------ Entries shown ------

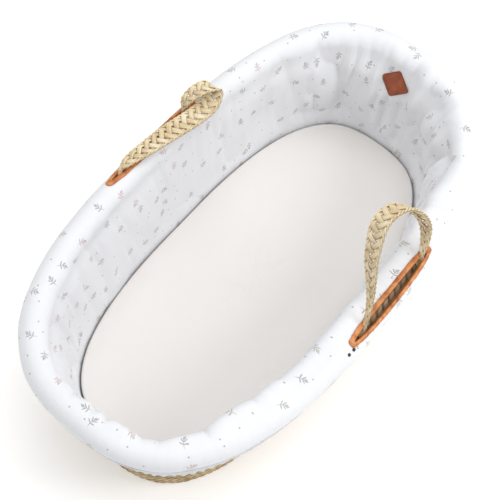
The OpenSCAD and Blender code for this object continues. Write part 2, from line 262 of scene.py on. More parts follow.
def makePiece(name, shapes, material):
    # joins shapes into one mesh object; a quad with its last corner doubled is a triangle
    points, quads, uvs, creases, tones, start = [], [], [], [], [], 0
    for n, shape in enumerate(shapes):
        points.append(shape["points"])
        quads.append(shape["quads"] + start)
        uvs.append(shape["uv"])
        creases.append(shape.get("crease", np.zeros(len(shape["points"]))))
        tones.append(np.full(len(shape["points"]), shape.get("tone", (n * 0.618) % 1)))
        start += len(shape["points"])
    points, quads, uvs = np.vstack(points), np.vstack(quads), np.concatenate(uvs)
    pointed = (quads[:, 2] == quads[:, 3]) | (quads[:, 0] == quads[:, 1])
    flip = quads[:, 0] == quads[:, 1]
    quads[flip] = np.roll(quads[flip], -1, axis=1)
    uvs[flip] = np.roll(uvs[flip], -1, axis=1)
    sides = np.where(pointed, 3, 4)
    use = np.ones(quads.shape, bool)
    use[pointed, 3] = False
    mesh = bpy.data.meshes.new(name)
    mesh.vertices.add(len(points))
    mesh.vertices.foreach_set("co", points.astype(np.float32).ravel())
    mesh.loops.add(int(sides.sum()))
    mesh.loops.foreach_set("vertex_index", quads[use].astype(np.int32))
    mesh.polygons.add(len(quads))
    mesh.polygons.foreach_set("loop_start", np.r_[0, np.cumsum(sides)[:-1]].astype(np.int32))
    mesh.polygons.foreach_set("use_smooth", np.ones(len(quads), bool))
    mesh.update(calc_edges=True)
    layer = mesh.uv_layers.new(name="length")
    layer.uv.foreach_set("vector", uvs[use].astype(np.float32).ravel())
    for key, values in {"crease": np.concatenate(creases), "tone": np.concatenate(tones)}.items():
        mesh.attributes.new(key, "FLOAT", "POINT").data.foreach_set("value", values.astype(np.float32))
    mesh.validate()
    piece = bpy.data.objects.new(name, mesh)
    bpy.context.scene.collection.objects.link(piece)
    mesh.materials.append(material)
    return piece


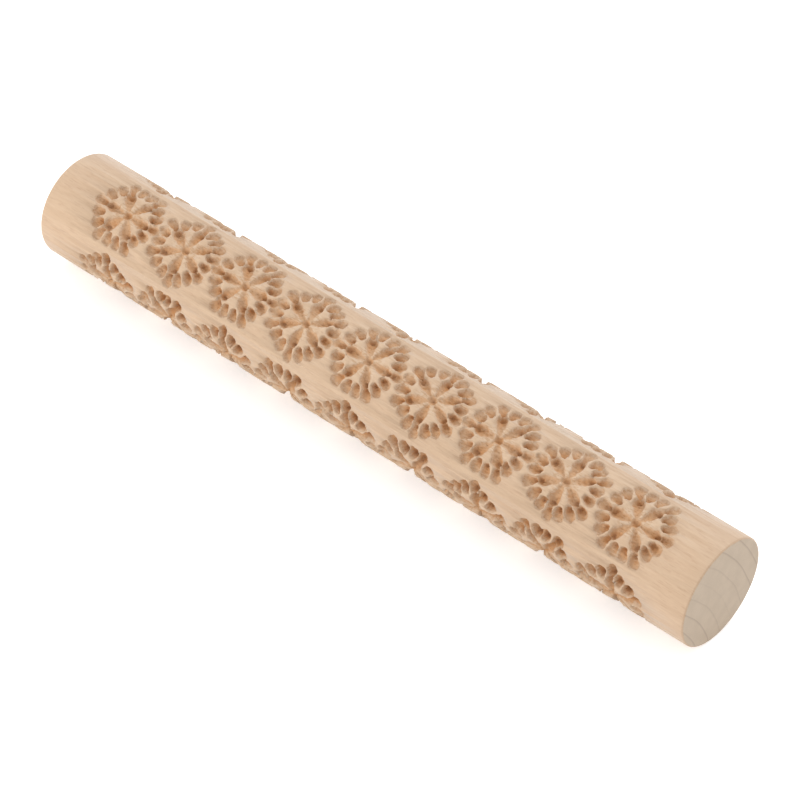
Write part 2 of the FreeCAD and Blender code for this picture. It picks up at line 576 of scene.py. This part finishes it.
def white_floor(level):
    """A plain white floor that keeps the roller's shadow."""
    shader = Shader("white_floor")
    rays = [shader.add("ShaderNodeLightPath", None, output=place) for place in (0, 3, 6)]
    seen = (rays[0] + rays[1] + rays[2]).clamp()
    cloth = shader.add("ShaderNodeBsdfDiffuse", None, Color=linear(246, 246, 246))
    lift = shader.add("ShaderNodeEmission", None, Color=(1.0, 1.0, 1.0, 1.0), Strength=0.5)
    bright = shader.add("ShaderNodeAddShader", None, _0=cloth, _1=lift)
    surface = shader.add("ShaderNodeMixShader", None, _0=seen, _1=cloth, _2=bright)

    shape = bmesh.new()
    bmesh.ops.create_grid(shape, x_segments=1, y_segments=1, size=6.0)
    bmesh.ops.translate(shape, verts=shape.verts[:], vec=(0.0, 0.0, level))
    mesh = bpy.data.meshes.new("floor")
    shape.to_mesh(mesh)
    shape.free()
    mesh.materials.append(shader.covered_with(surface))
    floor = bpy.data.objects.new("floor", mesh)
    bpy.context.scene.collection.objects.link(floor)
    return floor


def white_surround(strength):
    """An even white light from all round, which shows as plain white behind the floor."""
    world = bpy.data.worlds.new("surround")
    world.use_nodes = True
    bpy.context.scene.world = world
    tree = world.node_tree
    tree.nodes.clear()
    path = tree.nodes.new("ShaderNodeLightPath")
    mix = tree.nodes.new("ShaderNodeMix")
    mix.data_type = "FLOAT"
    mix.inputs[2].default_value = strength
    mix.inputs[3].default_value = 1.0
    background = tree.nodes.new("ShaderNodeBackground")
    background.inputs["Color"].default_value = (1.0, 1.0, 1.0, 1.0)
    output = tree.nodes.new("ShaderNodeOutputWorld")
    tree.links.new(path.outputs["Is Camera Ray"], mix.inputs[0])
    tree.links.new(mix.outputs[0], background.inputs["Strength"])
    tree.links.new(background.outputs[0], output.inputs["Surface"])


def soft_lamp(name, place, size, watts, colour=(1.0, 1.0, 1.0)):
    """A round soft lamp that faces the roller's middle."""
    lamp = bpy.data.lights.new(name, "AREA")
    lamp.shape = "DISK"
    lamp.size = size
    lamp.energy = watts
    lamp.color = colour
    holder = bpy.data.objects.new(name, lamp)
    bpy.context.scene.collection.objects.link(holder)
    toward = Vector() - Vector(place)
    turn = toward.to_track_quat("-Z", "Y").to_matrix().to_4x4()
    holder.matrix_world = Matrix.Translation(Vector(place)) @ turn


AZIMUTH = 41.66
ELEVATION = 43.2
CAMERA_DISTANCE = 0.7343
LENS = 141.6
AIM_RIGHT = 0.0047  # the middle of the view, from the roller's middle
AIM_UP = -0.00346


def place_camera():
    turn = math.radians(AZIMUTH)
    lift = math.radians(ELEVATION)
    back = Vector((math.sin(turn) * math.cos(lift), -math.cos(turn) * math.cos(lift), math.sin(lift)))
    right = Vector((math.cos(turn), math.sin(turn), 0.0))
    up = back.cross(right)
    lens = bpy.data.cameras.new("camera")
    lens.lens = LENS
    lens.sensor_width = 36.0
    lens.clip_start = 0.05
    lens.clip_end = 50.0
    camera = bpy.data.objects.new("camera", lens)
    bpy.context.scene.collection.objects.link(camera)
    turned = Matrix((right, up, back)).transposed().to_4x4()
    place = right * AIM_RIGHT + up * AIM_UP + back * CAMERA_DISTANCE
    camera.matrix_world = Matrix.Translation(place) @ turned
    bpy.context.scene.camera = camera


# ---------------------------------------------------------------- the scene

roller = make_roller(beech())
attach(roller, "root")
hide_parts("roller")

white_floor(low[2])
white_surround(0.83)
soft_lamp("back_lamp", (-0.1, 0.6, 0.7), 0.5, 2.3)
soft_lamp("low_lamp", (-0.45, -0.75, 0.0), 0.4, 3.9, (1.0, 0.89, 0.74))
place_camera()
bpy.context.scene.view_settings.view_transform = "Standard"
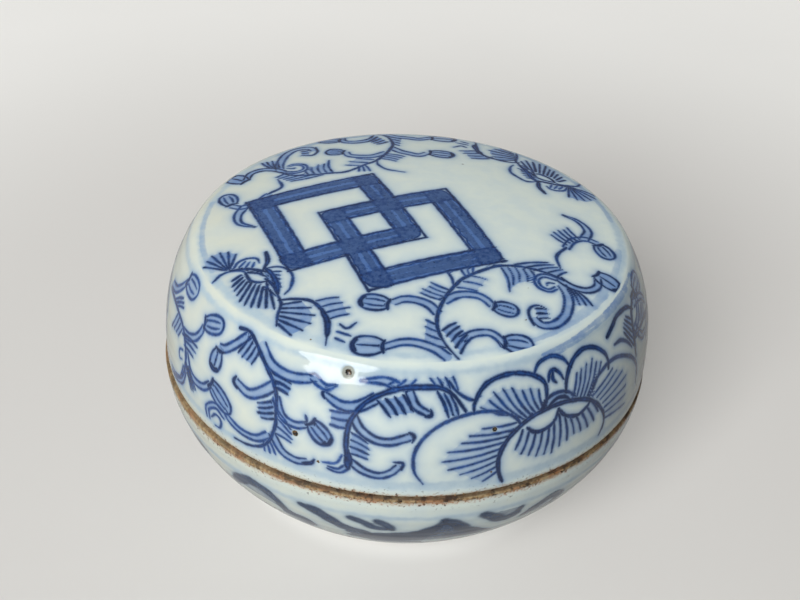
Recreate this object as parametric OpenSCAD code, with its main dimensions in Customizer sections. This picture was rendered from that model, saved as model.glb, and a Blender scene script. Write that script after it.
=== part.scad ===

------

Written instruction: Copy, from the material above, each line in which the string "that" occurs.

The output:
    """A plain white floor that keeps the roller's shadow."""
    """A round soft lamp that faces the roller's middle."""
Recreate this object as parametric OpenSCAD code, with its main dimensions in Customizer sections. This picture was rendered from that model, saved as model.glb, and a Blender scene script. Write that script after it.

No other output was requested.